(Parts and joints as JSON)
┄┄┄┄┄┄┄┄┄┄

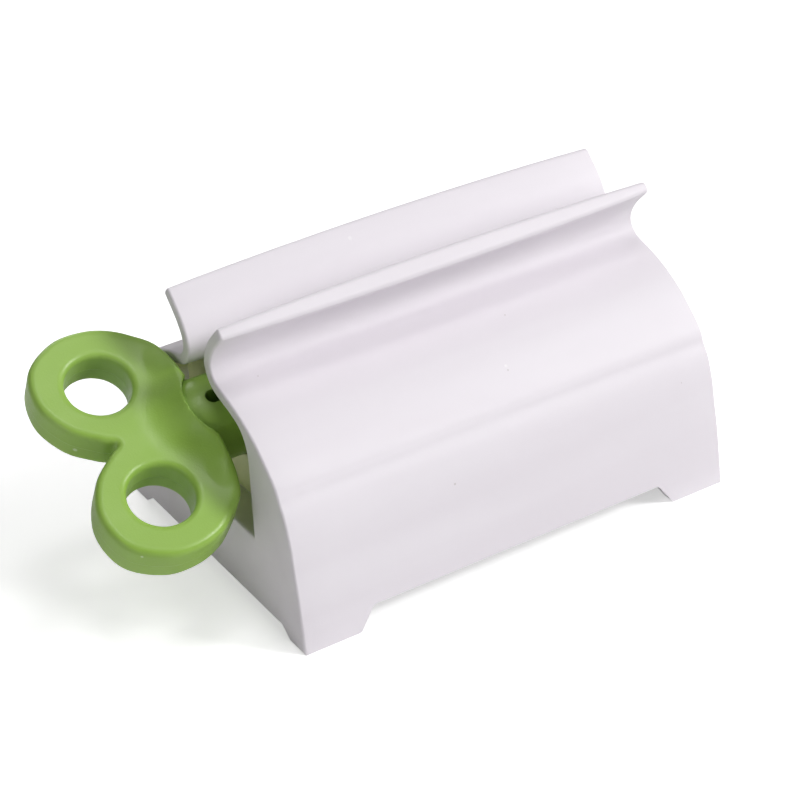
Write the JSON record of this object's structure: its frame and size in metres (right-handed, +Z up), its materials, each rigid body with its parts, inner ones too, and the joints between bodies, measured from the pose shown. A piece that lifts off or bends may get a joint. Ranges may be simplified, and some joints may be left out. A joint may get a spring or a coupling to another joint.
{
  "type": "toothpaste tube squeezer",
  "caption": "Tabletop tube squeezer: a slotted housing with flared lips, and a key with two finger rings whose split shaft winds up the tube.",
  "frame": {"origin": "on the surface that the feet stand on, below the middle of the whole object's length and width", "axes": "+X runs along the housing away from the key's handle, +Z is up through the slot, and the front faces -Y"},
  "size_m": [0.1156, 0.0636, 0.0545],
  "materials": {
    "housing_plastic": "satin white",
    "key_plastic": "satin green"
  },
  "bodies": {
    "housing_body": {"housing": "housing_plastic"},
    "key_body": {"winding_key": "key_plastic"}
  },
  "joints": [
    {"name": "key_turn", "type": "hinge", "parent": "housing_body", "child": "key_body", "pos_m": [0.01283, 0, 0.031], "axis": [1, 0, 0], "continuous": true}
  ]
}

┄┄┄┄┄┄┄┄┄┄

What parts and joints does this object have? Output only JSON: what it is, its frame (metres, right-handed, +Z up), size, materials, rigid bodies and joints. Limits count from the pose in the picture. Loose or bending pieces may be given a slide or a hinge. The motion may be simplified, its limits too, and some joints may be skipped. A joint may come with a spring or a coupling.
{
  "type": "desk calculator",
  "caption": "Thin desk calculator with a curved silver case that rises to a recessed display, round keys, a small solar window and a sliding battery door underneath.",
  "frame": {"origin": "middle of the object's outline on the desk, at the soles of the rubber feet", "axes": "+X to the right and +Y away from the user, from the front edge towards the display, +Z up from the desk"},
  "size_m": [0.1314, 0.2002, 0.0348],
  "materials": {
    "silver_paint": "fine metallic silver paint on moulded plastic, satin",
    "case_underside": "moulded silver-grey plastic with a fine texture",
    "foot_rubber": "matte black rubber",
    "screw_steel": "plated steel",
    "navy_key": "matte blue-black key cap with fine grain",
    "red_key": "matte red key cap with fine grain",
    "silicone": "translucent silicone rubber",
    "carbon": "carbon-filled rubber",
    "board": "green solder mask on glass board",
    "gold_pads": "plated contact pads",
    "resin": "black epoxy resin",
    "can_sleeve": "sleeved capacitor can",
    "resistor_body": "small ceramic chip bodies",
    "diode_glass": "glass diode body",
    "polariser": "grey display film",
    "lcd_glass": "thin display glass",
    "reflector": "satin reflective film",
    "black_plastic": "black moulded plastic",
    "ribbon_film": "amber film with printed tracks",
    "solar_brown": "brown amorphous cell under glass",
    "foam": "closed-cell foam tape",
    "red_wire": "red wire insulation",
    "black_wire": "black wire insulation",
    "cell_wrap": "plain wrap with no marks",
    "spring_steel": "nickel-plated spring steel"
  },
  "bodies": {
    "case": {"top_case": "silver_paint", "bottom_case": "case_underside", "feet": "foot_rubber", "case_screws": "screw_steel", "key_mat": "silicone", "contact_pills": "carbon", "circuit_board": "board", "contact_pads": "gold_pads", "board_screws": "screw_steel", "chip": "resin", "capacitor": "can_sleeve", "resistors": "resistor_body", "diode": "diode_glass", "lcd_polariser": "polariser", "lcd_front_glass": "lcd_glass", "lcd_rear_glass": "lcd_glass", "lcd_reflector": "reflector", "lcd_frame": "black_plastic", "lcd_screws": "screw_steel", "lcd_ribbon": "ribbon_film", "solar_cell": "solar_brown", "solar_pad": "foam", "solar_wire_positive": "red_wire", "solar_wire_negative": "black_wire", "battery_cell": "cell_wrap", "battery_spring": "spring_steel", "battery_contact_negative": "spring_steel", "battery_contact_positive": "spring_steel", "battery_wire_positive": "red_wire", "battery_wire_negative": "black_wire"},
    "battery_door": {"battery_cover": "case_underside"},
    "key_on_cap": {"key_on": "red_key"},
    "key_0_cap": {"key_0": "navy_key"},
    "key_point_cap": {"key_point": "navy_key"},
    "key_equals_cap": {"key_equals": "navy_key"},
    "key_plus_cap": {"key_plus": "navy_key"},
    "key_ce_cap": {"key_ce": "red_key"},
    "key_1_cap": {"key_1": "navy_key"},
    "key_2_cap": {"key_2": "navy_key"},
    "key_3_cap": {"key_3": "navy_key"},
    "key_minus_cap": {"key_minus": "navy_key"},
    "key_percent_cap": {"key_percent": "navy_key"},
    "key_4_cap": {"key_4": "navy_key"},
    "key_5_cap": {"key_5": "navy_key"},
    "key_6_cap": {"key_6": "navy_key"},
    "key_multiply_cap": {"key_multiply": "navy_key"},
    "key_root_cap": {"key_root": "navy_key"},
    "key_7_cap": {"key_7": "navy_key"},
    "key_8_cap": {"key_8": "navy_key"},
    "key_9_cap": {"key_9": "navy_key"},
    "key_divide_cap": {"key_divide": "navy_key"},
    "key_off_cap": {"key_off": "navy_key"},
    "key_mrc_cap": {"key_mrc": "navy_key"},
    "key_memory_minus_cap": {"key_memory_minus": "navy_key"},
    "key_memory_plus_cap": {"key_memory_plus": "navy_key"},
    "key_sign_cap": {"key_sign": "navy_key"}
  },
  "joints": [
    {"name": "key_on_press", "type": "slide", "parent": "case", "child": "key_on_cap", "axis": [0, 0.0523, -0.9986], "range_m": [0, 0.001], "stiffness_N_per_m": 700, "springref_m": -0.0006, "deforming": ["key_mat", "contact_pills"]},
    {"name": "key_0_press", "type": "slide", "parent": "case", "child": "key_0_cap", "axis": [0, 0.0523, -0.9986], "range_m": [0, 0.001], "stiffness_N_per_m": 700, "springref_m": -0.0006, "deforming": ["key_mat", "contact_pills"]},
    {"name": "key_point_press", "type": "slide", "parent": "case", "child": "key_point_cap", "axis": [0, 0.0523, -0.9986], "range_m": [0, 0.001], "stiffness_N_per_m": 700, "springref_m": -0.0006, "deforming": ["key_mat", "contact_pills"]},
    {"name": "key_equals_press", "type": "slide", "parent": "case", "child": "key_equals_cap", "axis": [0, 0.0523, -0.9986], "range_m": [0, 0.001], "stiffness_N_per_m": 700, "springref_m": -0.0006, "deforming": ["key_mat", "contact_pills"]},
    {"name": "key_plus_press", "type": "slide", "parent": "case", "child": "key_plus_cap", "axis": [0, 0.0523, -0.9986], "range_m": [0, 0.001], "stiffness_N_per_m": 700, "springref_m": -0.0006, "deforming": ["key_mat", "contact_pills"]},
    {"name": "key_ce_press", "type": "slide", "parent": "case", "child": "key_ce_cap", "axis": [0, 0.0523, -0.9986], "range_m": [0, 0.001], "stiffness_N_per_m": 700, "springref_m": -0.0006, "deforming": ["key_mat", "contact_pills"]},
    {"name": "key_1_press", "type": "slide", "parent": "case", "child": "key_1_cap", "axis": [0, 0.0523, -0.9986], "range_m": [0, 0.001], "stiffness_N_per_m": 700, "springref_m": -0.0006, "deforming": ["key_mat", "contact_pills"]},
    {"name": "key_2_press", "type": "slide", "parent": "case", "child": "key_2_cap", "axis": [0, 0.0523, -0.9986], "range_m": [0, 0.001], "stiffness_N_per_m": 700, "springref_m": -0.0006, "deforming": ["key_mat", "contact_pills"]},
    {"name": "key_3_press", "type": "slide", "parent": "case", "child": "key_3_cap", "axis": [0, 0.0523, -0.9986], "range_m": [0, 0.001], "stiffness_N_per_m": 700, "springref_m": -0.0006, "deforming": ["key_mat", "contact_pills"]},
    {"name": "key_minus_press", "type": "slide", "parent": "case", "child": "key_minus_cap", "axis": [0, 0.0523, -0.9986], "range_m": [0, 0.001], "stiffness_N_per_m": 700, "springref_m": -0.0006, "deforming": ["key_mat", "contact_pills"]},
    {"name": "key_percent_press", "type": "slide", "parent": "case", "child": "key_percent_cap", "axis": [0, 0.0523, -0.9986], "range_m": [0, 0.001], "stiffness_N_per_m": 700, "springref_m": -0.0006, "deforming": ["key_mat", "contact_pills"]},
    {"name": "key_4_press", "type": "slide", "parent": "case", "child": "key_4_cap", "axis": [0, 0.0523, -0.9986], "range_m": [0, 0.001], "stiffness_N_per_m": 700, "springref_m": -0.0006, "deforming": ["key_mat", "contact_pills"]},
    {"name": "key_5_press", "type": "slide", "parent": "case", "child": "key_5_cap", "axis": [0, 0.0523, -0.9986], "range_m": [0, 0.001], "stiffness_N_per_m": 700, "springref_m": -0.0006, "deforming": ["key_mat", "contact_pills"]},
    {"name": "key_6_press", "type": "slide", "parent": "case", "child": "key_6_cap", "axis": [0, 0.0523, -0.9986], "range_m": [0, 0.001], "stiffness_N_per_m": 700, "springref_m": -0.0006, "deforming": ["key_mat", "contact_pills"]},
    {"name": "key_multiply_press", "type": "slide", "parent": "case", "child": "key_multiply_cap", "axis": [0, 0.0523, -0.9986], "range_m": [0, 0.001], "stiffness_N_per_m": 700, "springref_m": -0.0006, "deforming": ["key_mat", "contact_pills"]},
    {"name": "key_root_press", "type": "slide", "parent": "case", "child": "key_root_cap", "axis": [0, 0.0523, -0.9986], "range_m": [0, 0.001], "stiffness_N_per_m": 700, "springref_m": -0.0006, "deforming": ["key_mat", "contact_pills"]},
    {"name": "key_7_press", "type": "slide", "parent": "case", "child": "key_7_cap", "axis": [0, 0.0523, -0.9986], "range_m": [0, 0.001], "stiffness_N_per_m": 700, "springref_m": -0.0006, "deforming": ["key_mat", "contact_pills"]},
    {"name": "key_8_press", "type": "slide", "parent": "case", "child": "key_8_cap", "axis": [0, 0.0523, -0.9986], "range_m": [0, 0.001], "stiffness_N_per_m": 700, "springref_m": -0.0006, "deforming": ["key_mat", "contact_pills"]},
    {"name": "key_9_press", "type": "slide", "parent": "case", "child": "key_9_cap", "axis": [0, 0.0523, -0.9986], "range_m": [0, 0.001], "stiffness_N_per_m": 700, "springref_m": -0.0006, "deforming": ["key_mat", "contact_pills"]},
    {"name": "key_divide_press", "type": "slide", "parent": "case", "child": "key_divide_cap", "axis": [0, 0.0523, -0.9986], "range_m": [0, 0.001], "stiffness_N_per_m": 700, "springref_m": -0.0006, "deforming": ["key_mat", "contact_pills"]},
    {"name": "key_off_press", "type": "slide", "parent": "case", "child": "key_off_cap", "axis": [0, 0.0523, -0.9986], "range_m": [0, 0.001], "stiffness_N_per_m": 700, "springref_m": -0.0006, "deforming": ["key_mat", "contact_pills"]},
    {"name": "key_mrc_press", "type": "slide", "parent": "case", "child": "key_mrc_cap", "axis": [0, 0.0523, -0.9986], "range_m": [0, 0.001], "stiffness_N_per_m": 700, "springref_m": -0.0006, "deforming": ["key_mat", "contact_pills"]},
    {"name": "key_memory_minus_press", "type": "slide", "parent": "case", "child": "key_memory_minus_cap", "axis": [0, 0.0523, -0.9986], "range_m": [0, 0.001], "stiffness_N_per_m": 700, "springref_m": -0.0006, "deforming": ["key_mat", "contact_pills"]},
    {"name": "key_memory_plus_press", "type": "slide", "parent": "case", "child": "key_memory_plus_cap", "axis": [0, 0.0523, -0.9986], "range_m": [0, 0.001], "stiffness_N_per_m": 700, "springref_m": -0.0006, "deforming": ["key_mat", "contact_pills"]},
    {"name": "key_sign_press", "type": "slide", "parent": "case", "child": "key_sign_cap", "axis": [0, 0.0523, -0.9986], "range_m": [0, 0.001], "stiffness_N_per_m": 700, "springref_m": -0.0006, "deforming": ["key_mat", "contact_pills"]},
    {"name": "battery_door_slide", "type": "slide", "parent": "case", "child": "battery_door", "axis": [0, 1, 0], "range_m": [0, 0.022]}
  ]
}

┄┄┄┄┄┄┄┄┄┄

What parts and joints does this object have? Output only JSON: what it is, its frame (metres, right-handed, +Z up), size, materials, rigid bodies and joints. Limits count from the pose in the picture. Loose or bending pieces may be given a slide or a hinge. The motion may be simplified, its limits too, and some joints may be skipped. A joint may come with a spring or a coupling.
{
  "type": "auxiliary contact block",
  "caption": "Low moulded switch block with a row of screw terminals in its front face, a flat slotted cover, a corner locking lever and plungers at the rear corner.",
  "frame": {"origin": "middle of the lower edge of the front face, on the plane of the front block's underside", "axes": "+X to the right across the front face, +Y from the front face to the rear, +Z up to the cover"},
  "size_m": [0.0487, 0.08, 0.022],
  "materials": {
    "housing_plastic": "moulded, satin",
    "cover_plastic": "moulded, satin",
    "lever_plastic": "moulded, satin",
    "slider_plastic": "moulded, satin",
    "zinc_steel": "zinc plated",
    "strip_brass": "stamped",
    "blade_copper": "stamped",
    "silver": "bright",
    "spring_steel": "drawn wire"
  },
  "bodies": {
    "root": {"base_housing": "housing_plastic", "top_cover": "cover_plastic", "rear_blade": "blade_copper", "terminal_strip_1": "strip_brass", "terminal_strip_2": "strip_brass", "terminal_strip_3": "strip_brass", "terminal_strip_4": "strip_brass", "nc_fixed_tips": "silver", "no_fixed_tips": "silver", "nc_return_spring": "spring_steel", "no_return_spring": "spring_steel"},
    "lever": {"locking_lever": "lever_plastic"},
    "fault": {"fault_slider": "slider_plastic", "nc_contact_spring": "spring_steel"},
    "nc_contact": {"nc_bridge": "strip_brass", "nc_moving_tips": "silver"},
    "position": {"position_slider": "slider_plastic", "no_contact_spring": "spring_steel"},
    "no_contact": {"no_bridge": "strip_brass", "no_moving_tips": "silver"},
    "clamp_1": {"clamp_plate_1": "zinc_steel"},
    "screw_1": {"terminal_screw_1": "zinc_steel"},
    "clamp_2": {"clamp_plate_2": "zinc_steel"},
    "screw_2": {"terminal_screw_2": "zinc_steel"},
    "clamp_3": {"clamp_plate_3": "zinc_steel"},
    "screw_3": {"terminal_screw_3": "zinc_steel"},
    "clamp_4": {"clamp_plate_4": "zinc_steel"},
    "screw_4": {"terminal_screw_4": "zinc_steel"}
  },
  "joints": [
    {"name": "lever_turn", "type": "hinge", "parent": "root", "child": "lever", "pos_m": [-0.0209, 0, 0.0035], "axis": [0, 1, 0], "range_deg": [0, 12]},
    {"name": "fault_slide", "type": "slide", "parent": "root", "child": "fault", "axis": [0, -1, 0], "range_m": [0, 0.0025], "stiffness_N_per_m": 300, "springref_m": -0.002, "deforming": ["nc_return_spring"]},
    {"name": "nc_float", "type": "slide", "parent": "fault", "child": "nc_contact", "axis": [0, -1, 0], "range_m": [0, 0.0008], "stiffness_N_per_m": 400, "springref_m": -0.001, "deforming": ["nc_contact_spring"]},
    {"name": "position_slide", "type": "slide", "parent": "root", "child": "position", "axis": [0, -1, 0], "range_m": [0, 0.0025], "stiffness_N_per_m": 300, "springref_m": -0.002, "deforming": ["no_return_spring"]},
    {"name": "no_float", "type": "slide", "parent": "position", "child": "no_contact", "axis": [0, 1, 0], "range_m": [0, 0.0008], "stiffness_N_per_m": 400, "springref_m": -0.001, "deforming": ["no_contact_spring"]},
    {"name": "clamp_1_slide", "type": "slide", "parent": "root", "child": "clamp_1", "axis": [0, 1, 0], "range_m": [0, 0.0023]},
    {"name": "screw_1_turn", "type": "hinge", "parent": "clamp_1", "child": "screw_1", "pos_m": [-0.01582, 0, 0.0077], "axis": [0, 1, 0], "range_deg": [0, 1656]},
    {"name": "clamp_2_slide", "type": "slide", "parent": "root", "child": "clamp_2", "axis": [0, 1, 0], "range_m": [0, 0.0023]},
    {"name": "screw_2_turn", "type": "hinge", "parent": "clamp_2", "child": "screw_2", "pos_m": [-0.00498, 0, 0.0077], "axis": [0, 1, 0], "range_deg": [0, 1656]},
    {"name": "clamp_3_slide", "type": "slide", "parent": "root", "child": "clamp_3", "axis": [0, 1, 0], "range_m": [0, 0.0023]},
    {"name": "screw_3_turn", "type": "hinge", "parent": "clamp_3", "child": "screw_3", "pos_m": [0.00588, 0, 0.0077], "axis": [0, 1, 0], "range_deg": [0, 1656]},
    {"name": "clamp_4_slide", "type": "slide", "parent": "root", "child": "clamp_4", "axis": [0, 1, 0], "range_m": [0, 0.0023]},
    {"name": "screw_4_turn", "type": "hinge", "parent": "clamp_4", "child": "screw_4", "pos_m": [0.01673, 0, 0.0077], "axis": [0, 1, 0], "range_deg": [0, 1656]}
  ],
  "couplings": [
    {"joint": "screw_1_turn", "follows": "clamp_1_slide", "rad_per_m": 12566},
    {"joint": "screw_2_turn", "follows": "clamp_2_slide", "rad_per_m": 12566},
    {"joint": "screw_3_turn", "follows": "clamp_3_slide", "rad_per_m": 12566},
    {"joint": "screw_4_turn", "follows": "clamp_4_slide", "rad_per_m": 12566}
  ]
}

┄┄┄┄┄┄┄┄┄┄

• [Requirements]: How many lines of the listing above include the word "that"? State the number and nothing else.

• [Solution to this task]: 3